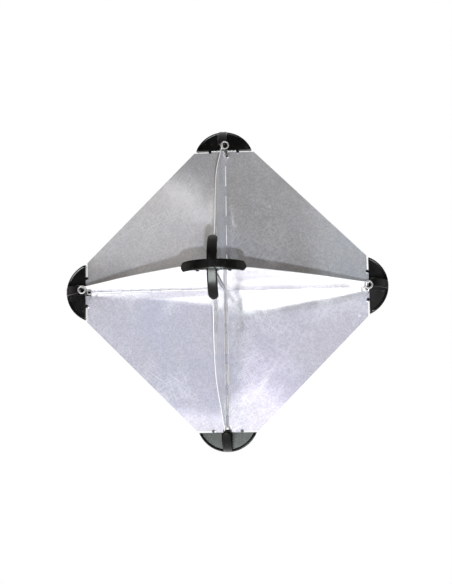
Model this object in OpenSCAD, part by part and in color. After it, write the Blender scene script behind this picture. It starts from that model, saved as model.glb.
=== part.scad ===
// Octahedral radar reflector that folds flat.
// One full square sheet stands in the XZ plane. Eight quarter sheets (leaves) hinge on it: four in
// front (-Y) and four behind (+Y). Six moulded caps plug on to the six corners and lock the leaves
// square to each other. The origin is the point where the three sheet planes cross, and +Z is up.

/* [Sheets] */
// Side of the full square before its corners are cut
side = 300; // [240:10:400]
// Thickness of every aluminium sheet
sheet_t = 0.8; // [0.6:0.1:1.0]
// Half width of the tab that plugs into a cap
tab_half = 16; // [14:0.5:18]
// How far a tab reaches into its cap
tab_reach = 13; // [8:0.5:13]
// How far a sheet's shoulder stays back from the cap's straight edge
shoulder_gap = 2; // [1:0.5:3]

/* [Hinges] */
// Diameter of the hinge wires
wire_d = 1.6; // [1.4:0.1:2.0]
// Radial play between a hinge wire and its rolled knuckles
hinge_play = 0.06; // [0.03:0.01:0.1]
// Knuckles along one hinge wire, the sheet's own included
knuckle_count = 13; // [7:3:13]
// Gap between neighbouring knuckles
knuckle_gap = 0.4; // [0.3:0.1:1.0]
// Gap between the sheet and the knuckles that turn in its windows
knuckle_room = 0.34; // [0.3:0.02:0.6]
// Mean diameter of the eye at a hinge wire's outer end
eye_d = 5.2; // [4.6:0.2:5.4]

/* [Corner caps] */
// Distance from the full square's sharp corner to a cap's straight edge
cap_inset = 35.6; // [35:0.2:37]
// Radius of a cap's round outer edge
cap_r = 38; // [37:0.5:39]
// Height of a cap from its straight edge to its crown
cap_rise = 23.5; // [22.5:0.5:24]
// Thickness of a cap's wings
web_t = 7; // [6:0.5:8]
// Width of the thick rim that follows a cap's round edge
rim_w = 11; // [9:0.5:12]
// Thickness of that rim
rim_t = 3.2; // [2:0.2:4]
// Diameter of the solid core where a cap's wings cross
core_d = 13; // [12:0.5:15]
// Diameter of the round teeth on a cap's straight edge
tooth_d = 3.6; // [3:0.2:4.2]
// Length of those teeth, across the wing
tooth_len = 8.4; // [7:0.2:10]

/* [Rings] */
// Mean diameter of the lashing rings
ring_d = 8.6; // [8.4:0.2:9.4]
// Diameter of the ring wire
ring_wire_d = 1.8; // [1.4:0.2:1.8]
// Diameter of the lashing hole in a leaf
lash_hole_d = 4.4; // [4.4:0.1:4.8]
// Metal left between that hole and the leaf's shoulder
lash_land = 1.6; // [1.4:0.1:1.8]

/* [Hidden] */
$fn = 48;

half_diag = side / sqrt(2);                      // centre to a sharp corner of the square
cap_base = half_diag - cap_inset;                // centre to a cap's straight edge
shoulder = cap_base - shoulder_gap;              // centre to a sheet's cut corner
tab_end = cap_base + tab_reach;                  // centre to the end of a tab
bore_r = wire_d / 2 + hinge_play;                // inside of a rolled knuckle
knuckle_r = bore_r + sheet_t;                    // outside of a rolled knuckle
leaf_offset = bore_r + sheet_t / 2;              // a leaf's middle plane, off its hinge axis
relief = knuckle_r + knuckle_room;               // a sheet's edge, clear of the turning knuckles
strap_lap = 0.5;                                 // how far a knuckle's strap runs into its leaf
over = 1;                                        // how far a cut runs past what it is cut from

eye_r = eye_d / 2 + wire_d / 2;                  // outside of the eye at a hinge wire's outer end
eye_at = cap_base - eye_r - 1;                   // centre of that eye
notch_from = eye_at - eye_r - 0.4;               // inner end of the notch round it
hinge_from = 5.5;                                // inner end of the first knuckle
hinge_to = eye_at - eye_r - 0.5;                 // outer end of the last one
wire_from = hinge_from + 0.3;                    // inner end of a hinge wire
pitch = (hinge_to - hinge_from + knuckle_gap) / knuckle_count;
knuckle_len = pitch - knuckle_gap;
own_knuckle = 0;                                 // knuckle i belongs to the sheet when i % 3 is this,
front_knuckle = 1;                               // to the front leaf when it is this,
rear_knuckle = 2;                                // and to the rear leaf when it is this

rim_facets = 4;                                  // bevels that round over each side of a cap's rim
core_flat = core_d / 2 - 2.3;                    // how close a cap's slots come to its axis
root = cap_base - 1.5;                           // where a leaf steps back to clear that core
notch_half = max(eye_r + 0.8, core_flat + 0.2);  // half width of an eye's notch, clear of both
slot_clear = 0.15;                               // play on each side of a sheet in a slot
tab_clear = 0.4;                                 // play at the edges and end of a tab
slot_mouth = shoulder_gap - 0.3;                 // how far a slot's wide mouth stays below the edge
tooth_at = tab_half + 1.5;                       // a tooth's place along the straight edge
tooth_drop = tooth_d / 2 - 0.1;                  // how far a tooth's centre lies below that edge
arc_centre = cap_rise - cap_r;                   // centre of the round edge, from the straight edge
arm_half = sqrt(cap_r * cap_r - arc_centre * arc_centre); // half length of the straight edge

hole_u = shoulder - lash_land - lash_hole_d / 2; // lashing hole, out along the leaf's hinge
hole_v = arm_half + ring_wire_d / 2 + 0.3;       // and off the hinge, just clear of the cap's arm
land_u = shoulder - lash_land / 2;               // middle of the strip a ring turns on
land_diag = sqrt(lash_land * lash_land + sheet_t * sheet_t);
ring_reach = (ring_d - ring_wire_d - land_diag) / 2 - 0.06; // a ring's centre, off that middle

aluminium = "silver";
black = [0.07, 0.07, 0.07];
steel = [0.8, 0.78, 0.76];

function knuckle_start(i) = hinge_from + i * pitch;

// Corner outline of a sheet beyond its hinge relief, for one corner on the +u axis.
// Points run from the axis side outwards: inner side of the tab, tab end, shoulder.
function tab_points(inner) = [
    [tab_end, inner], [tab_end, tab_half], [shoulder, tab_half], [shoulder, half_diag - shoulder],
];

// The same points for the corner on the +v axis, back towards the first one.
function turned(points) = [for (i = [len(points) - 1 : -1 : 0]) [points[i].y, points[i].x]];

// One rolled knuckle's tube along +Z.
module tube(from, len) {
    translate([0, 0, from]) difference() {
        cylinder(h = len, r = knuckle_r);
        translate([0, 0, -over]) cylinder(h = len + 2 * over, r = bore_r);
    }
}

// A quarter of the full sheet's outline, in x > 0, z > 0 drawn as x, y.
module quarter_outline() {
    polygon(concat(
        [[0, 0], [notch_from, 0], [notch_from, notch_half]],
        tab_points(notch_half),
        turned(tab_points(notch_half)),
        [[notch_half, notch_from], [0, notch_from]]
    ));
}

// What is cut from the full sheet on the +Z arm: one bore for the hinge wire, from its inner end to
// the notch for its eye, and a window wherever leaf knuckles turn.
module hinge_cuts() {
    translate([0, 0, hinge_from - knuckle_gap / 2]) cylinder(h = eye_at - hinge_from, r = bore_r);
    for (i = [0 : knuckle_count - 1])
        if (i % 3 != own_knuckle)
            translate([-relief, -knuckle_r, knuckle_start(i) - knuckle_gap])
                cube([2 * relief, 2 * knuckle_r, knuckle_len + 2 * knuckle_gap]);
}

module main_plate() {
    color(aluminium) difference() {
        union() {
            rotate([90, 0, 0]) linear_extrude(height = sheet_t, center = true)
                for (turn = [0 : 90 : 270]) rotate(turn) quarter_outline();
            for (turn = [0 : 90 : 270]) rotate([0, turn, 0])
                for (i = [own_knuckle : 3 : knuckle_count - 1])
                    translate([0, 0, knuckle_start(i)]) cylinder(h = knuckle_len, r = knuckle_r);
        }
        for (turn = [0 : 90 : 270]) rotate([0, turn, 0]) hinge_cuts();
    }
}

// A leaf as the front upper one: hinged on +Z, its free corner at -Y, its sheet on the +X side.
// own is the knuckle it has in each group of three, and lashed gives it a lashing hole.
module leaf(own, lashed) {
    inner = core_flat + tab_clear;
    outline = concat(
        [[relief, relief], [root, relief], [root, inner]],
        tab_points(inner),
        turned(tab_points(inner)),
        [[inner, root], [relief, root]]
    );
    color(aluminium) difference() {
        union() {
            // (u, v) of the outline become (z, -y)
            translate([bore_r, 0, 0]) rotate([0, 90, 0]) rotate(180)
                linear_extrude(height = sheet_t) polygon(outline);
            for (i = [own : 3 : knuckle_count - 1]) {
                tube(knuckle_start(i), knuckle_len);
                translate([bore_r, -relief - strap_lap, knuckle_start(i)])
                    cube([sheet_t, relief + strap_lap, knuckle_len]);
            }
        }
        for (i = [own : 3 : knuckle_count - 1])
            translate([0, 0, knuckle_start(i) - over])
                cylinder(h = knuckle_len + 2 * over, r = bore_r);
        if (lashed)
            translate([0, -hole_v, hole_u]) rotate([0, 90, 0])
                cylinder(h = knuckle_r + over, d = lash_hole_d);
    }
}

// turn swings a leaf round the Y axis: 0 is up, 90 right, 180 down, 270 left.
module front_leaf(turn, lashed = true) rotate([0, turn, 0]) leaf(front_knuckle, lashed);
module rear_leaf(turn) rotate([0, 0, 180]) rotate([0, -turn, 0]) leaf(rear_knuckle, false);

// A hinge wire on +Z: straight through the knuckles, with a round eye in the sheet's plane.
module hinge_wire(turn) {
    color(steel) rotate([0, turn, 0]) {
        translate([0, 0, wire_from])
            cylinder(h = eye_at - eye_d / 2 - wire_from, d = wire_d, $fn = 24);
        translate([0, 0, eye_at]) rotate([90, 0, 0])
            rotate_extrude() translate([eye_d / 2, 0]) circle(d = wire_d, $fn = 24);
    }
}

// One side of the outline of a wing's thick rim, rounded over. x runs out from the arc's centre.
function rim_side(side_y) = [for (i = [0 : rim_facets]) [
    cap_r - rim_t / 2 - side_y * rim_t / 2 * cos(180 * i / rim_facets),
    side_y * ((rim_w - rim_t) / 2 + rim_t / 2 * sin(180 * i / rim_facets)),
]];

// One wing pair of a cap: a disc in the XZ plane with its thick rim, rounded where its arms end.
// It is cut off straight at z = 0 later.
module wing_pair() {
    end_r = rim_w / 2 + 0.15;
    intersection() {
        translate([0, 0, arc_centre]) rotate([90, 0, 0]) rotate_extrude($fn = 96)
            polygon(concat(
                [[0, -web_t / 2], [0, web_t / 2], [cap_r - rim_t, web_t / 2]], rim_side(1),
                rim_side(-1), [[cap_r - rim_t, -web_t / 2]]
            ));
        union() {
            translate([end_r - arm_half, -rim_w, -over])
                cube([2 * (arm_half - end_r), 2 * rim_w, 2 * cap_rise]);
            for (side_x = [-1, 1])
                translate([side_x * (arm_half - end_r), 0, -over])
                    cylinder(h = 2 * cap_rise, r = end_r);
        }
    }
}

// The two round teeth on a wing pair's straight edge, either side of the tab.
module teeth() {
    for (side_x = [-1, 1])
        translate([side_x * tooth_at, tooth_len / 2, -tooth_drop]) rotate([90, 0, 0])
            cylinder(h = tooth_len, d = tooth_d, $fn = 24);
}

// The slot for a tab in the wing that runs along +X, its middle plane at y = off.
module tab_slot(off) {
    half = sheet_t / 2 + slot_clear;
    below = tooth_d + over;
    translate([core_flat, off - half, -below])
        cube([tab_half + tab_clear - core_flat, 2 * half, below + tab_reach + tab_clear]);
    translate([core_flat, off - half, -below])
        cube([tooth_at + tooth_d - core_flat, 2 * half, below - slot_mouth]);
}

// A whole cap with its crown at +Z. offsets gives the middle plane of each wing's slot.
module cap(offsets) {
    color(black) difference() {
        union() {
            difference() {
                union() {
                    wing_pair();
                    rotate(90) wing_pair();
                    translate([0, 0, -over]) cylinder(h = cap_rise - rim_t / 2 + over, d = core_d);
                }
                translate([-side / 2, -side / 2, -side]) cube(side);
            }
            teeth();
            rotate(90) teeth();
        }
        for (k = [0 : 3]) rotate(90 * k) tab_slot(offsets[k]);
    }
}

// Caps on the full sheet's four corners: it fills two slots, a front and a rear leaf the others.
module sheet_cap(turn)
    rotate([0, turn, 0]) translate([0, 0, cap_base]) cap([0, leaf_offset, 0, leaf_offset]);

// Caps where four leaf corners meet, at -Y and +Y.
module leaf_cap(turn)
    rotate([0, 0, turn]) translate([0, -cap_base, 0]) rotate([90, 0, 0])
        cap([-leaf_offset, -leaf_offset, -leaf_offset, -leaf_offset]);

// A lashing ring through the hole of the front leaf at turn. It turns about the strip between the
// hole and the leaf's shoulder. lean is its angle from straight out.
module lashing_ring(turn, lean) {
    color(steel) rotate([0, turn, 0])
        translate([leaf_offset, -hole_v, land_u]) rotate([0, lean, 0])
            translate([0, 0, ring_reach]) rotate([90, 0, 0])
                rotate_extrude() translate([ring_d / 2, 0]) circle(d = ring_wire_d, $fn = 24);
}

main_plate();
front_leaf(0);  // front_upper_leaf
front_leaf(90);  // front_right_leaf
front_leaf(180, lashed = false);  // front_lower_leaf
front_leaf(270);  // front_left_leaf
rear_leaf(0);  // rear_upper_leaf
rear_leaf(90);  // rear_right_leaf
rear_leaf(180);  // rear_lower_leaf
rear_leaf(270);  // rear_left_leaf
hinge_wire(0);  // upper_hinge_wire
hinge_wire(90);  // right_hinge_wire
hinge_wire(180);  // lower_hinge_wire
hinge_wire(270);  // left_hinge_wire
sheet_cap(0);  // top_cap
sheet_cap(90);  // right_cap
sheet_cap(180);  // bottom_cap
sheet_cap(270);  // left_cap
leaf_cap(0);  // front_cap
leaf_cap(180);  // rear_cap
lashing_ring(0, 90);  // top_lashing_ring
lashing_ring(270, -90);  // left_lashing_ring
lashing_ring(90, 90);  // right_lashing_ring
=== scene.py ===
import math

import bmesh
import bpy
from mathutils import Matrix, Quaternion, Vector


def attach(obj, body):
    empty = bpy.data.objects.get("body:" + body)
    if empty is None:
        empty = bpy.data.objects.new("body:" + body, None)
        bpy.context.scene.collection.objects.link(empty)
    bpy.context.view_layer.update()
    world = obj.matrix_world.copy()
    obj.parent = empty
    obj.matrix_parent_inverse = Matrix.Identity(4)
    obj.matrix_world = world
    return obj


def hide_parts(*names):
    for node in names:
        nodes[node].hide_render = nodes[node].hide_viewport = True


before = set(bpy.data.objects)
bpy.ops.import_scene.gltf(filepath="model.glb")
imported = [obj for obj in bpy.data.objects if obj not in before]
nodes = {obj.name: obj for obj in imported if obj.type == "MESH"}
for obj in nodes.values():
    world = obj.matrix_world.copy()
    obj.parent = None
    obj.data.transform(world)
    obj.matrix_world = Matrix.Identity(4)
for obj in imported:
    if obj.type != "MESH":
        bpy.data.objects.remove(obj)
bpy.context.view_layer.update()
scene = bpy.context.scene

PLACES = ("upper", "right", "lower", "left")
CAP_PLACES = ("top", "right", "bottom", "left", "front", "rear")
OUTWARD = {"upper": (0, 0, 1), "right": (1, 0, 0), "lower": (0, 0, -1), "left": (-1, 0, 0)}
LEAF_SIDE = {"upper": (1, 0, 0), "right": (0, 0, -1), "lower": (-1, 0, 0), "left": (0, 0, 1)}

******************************

> [WHAT NEEDS TO BE DONE]: From the data, list each line in which the string "objects" appears.

> [EXERCISE RESULT]:
    empty = bpy.data.objects.get("body:" + body)
        empty = bpy.data.objects.new("body:" + body, None)
        bpy.context.scene.collection.objects.link(empty)
before = set(bpy.data.objects)
imported = [obj for obj in bpy.data.objects if obj not in before]
        bpy.data.objects.remove(obj)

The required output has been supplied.